Can This Super High-Tech Bike Get Kids Interested in Engineering?
Kids are into tricked-out bikes. And a specimen like Alpha just might get them interested in the STEM subjects as well.
These days there's a lot of energy going into how to get kids interested in science, technology, engineering, and math—the so-called STEM subjects. Part of the challenge is image. The stereotype of the unattractive, withdrawn nerd proving geometric theories in her head isn't the most attractive role model. That's where examples like the above tricked-out bike constructed by UPENN engineering students could help out.
Eavesdrop on any group of kids, and you'll hear them talking about skateboarding, the X-Games, and BMX biking. They're into this stuff. When they see the pictures of this bike—or watch the video below—find out what it can do, and then hear that some college students built it, they're going to want to know more.
The bike itself is actually pretty sweet. The prototype is called the Alpha, and on the site for it, the UPENN engineering students say they set out to create a boundary pushing bicycle with integrated systems.
The result is Alpha, the first bicycle with a fully internal drivetrain including an electronically-controlled clutch allowing the rider to switch between fixed-gear and freewheeling configurations. All of the bike’s components, including a belt drive, brakes, and an onboard electronics suite, are housed inside the custom-machined frame.

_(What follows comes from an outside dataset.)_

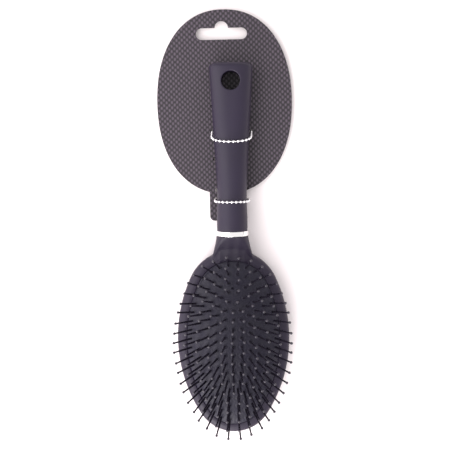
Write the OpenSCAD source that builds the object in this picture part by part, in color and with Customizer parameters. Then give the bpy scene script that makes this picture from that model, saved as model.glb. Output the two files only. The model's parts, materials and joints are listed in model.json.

Besides protecting these fragile components from degrading environmental exposure, this integration also gives the bike a streamlined, striking appearance.\n
It also comes with its own LCD screen and is engineered to go at least 19 miles per hour.
We generally give kids dry reasons to get into STEM fields. All that stuff about 80 percent of jobs of the future needing math and science skills—that's the kind of factoid adults care about. Kids need good reasons to care now—and there's nothing like showing them a fantastically cool bike to pique their interest.